What is a hash?Category: primers
A 4 Minute Read
15 Jan 2017
Image by Psyomjesus
If you’ve ever read anything about Bitcoin, passwords, or verifying software, you’ll have come across the word ‘hash’. Hashes are essentially just fingerprints of a given input, whether that input is a file or a string of text. The most important thing to understand about hashing is that if you make any change to the input, regardless of how minor it is, the hash (fingerprint) will change completely. Conversely, if you hash the exact same input multiple times, you will always get the same hash (output). This is extremely useful. For example, if you want to send someone a file and make sure they receive it without it being tampered with, you can make a hash of that file, send the hash to them through another channel, and then they can hash the file they receive and compare it to the hash you sent. If the hash is different, then it isn’t the same file you sent them and someone might be up to something rather nefarious.
If there is one thing to take home after reading this, it is what I just described, but there’s a lot more to hashes than just that. Another important property of hashes is that if someone gives you a hash, it should be impossible for you to figure out what the original input was without simply making a bunch of random guesses. In fact, you shouldn’t be able to tell whether a given hash is the result of hashing a movie or a password. This is why hashes are considered a form of one-way encryption, meaning that you can find the output of a given input very efficiently, but it is extremely hard to find the input of a given output.
This presents a second useful function for hashes, which is to protect passwords (the first useful function being to verify files). For instance, good software developers never want to actually know what your password is, especially so that if they get hacked the hackers don’t know what the passwords are either, just in case they want to try them on other sites you might be registered to using the same password. So what a website will do, for example, is put your password through a hash before storing it. This means that the website can still verify that you have the correct password (an incorrect password would create a different hash), without ever seeing the original password or having any clue as to what it is.
In order to accomplish this, however, hashes must also be a fixed length. In other words, the hash of a string of ten words must be the same length as the hash of a string of sixty words or of a 45gb movie file. For example, hashing the words “The Tin Hat” using the MD5 hash algorithm results in a hash of dad773314839ce751caff08af311442e, while hashing one of my 12gb zip files results in a hash of fe1cefe33df394fc565214cb96e6228f. Of course, some hashes algorithms are longer than others. MD5 is a rather short hash algorithm compared to the SHA512 hash algorithm (the SHA512 hash of “The Tin Hat” is 128 characters long compared to MD5’s 32 characters).

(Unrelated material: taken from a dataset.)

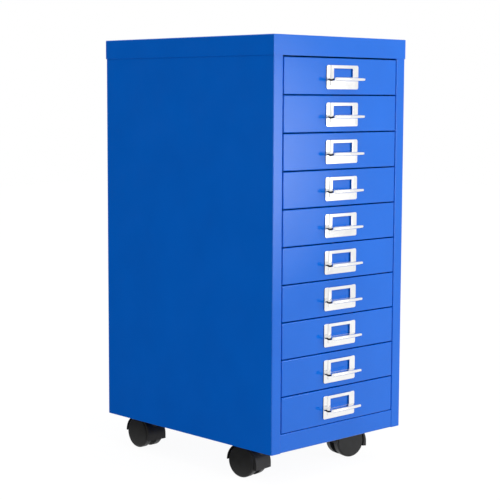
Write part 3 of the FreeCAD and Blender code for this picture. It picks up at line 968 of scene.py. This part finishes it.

The benefit of using the longer hash is that it produces a larger fingerprint to verify, as it is sometimes possible for two different inputs to create the same outputs. This is known as a collision, and a longer hash is less likely to produce a collision than a shorter hash. With that said, there’s little practical need to worry about collisions for most modern hash algorithms (MD5 is getting long in the tooth, however); in fact, you’re probably more likely to get struck by lightning when creating a hash than for that hash to produce a collision.
Nevertheless, all hashes can be cracked, theoretically at least. But, assuming the hash algorithm you’re using is designed properly, the speed at which you can crack a hash (i.e. figure out what the original input was) is limited to the speed at which your computer can make random guesses. Because of the way that hashing works, for all intents and purposes it is impossible to do this for large files. On the other hand, for small inputs, like passwords, a modern computer can make billions of guesses every second. It is because of this that it is incredibly important to use a long and strong password, and it is also the reason that any decent software developer will do as much as they can to make even easily guessed passwords harder to crack (for example, hashing a user’s password, and then hashing the hash over and over again several hundred thousand times).
- Hashes take an input and provide an output of a fixed length.
- It is easy to determine the output if you only have the input, but it is incredibly hard to determine the input if you only have the output.
- If you can determine the input from the output faster than just making a bunch of random guesses, the hash algorithm is considered weak, if not broken.
- Hashes can be useful for both verifying that files haven’t changed, as well as for protecting passwords. But these are just two common uses for hashes out of many, many others.